Chelsea's 2024–25 Financial Accounts Reveal Four Alarming Red Flags Fans Can't Ignore

Chelsea's 2024–25 Financial Accounts Reveal Four Alarming Red Flags Fans Can't Ignore

Chelsea have endured a difficult run of form on the field in recent weeks, and while supporters are understandably worried about the performances under Liam Rosenior, concerns off the pitch are proving just as significant.

It has emerged that Chelsea posted the largest pre-tax loss ever recorded in a single season during 2024–25, with the club reporting a deficit of $350 million (£262 million) as the new ownership's costly efforts to construct a competitive squad continue to yield little return.

Supporters have staged protests against the ownership in recent weeks and are set to intensify those demonstrations this weekend, even welcoming discontented fans of fellow BlueCo-owned Strasbourg from France to take part.

Now that the full picture of Chelsea's financial situation has come to light, here are the key points you need to understand.

Alarming Rate of Losses

Behdad Eghbali

An operating loss of just under $348 million (£258 million) represents the fourth straight season in which Chelsea's day-to-day losses have exceeded $270 million (£200 million).

That equates to a loss of $662 (£451) every minute throughout the entire calendar year—a model that is clearly unsustainable.

That operating loss does not even account for substantial legal expenses arising from fines connected to financial misconduct under the previous ownership, which amount to more than $67 million (£50 million).

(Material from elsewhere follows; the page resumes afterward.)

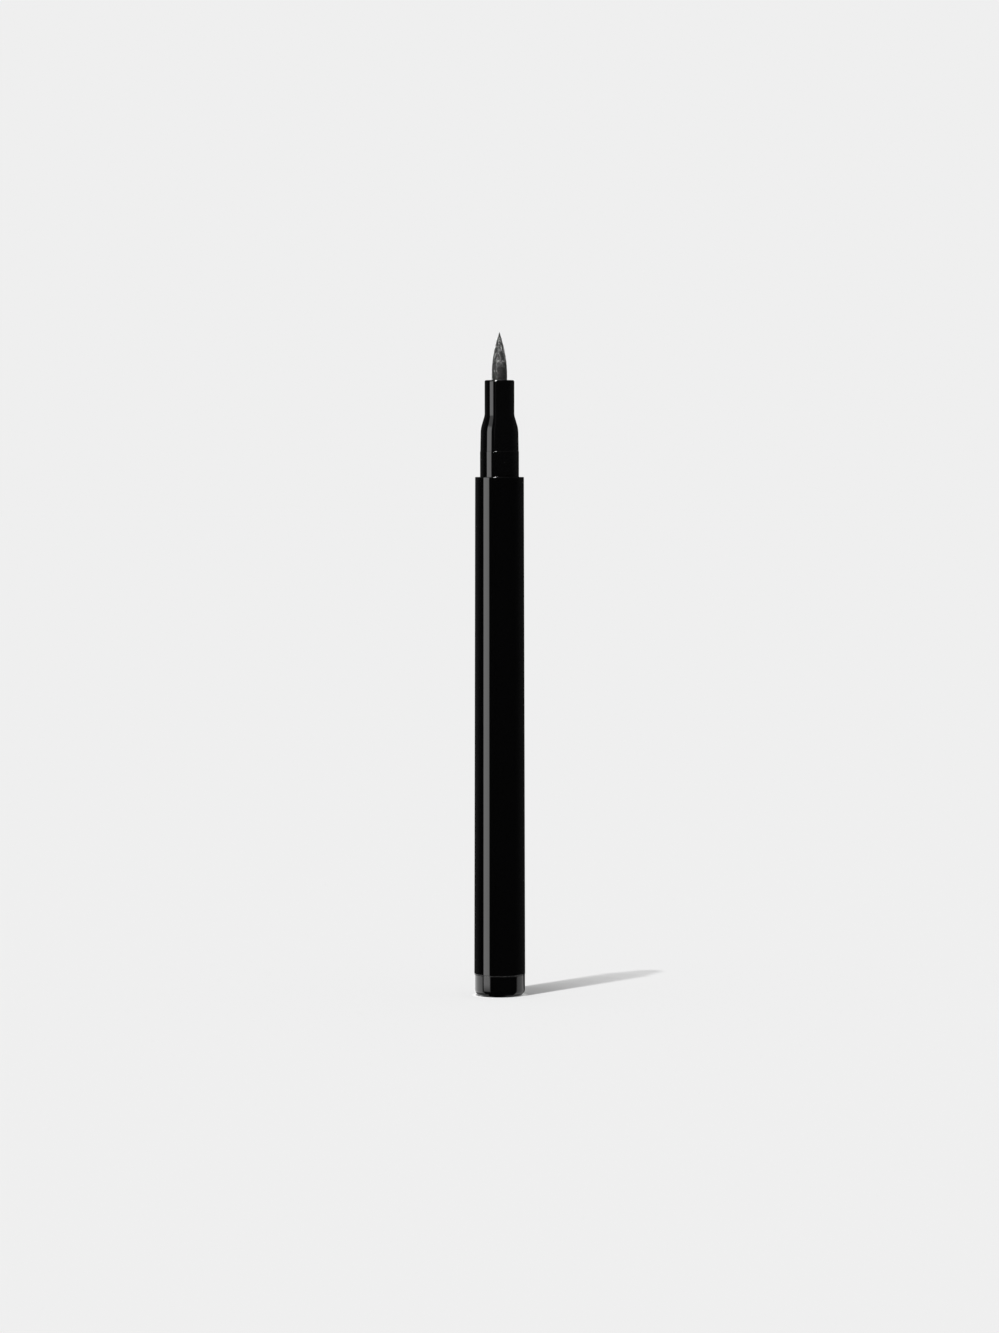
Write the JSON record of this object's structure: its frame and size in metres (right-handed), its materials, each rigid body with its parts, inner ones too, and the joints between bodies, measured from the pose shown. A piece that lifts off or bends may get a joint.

Pay Increases for Directors

Joe Shields, Paul Winstanley, Jose Feliciano, Todd Boehly, Behdad Eghbal, Laurence Stewart, Sam Jewell

Chelsea's wage bill for players and staff climbed by roughly 6% on average. For executives and directors, however, the picture looks dramatically different.

Executive remuneration surged by 80% compared to the previous campaign, while directors received 60% more than they did in 2023–24.

The revelation is unlikely to go down well with fans already disillusioned with those running the club at Stamford Bridge, or those frustrated by the wage restrictions placed on players—restrictions that have proven costly in past transfer pursuits for high-profile targets such as Michael Olise and Victor Osimhen.

It should be noted that Chelsea have clarified that no single individual received an 80% pay rise, with the club attributing the sharp overall increase to a growth in the number of staff falling within that pay bracket. Chelsea finished the season with the largest administrative workforce in the Premier League, adding 156 employees to bring their total to 929.

Limited Player Profits

João Félix

Chelsea generated approximately $404 million (£300 million) from player sales over the summer, yet the nature of the club's recruitment model meant that figure translated to just $42.9 million (£31.8 million) in actual profit.

Noni Madueke, Christopher Nkunku, and João Félix were among the most notable departures, but because many of the players sold still had lengthy contracts remaining—and consequently high book values—their exits generated far less profit than might have been anticipated.

This is a particular concern given that Chelsea's business model is built around player trading. Club officials aim to buy low and sell high—identifying future nine-figure players before the market catches on—but a string of notable misjudgments means the search for a major windfall goes on.

While Madueke was sold to Arsenal at a profit, Chelsea absorbed heavy losses on other players still tied to long-term deals at Stamford Bridge. Nkunku was moved on just two years after his arrival, while Félix departed only 12 months into a six-year contract. Kiernan Dewsbury-Hall and Renato Veiga each lasted just one year into their respective agreements, while midfielder Mathis Amougou signed an eight-year deal in January before being offloaded to Strasbourg that summer.

Loan Debts Growing

Todd Boehly

BlueCo's readiness to pour money into the club is, on the surface, commendable. Since their takeover in 2022, they have not charged any interest on their investment in Chelsea, injecting close to $1.5 billion (£1.1 billion) across their three full seasons in charge.

That funding has to be sourced from somewhere, however. Loans have been taken out by those at the top, with interest payable by Todd Boehly and Clearlake Capital. Debt from these loans climbed to over $303 million (£225 million) last season.

Interest payments and repayment schedules will need to begin soon, and supporters will naturally be anxious that Chelsea's own finances could be used to service those obligations. Importantly, club officials have previously rejected suggestions that Chelsea, as an entity, would contribute toward repaying the interest.

The bulk of the loans have been directed toward squad-building, which by the end of 2025 had cost a combined total of $2 billion (£1.5 billion)—yet another record figure.

The allocation of those funds on players is set to be a focal point of the upcoming protests, with fans arguing that the world's most expensive squad should be challenging for major trophies on a consistent basis, rather than heading into the final six matches of the season needing a fight just to secure Champions League qualification.